In the Consol Glass case the SCA stated that the foreign services were acquired to redeem Eurobonds which were originally issued to effect a reorganisation of the Consol group of companies.
The court stated that the reorganisation did not bring about any material change to the enterprise comprising the making of glass containers, and as such there was no functional link between the issue of the Eurobonds and the making of taxable supplies. The court considered that the foreign services which were acquired to redeem the Eurobonds were acquired for the same purpose for which the Eurobonds were initially issued. The foreign services were therefore not considered to be acquired for the purpose of making taxable supplies.
For a foreign service to fall outside the scope of “imported services” there must be a link between the services acquired and the making of taxable supplies. If the services are acquired partly for the purpose of making taxable supplies and partly for another purpose, then the services will only comprise “imported services” to the extent that they are acquired for a purpose other than making taxable supplies. Unlike the deduction of input tax, there is no prescribed method of apportionment to be applied to determine the extent to which an imported service is subject to VAT. It is also not a requirement that the recipient must obtain a ruling to approve an apportionment formula to be applied. The recipient must, however, be able to substantiate that the apportionment basis applied is reasonable.
The exemptions to imported services as contained in section 14(5) of the VAT Act should also be considered. Supplies that are subject to VAT at the standard rate under section 7(1)(a) are not also subject to VAT under section 7(1)(c) as imported services. A typical example is the supply of electronic services where the foreign supplier is required to register and levy VAT on such supplies in South Africa in terms of section 7(1)(a).
Services which would be exempt from VAT or zero rated if supplied in South Africa are also exempt from VAT on imported services. Accordingly, the supply of a loan by a foreign credit provider to a South African resident does not comprise an imported service. However, any fees charged by the foreign supplier will comprise consideration for imported services because such fees are not exempt from VAT if supplied in South Africa.
In the case of Metropolitan Life Ltd v CSARS 70 SATC 162 the taxpayer acquired business advice and computer services from foreign suppliers. The taxpayer argued that these services were physically rendered outside the Republic, and they qualified for the zero rate in terms of section 11(2)(k) and VAT is therefore not payable thereon in terms of section 14(5). The High Court held that the purpose of sections 7(1)(c) and 14(5) must be considered in the context of the VAT Act, and that the zero rating under section 11(2)(k) is not applicable to this kind of service.
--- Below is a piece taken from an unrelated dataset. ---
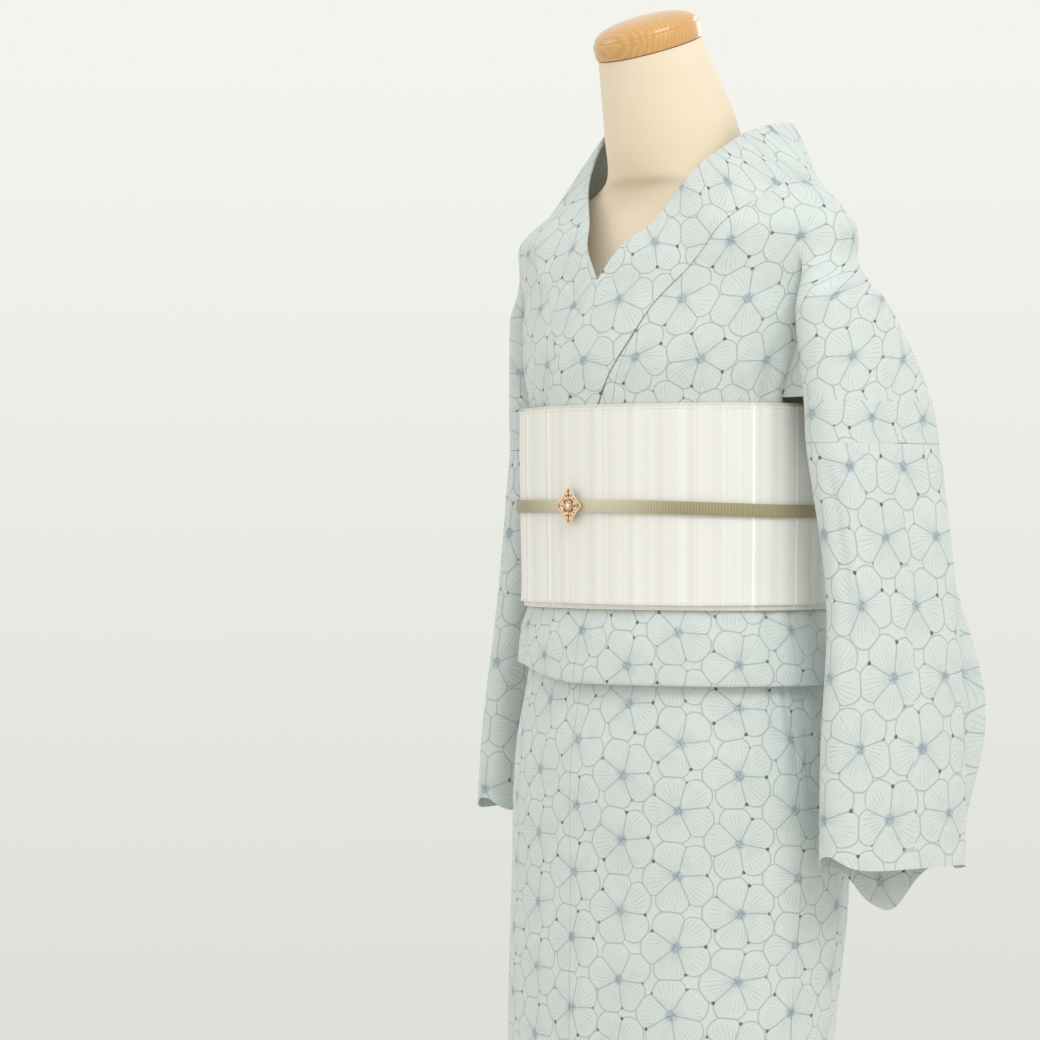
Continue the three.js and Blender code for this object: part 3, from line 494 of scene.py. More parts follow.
def loft(name, rings, material, uv_scale=1.0, sharp=50):
    """A closed body through rings of points that turn counterclockwise seen from above, with flat ends."""
    count = len(rings[0])
    verts = np.concatenate(rings)
    faces, loops = [], []
    heights = np.concatenate(
        [[0], np.cumsum([np.linalg.norm(b[0] - a[0]) for a, b in zip(rings, rings[1:])])]
    )
    for n in range(len(rings) - 1):
        for k in range(count):
            m = (k + 1) % count
            faces.append([n * count + k, n * count + m, (n + 1) * count + m, (n + 1) * count + k])
            u0, u1 = k / count, (k + 1) / count
            v0, v1 = heights[n], heights[n + 1]
            loops += [[u0 * 800, v0], [u1 * 800, v0], [u1 * 800, v1], [u0 * 800, v1]]
    top = (len(rings) - 1) * count
    faces.append([k for k in range(count)][::-1])
    faces.append([top + k for k in range(count)])
    loops += [[0, 0]] * (2 * count)
    return finish_mesh(name, verts, faces, np.array(loops) * uv_scale, material, sharp)


def lathe(name, profile, material, steps=96, sharp=35, tilt=0.0, seat=(0, 0, 0)):
    """A turned body from a profile of radius and height, from its bottom to its top, both off the axis."""
    turns = np.linspace(0, 2 * math.pi, steps, endpoint=False)
    rings = []
    for radius, height in profile:
        y = radius * np.sin(turns)
        placed_y = y * math.cos(tilt) - height * math.sin(tilt)
        placed_z = y * math.sin(tilt) + height * math.cos(tilt)
        rings.append(np.stack([radius * np.cos(turns) + seat[0], placed_y + seat[1], placed_z + seat[2]], 1))
    return loft(name, rings, material, sharp=sharp)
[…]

The services were held to be imported services because they were utilised or consumed in South Africa.
The supply of educational services by a foreign educational institution which is regulated by an educational authority in that country, is also exempt from the VAT payable under section 7(1)(c), and so is the rendering of services by foreign employees or office holders to a South Africa employer. Finally, no VAT is payable on any supply of a service by a foreign supplier with a value not exceeding R100.
The potential liability for VAT on imported services could be substantial, particularly for South African companies who embark on foreign expansion projects or the raising of foreign capital. The services acquired from foreign service providers should be carefully considered on a case-by-case basis to determine whether they comprise imported services, and if so to what extent.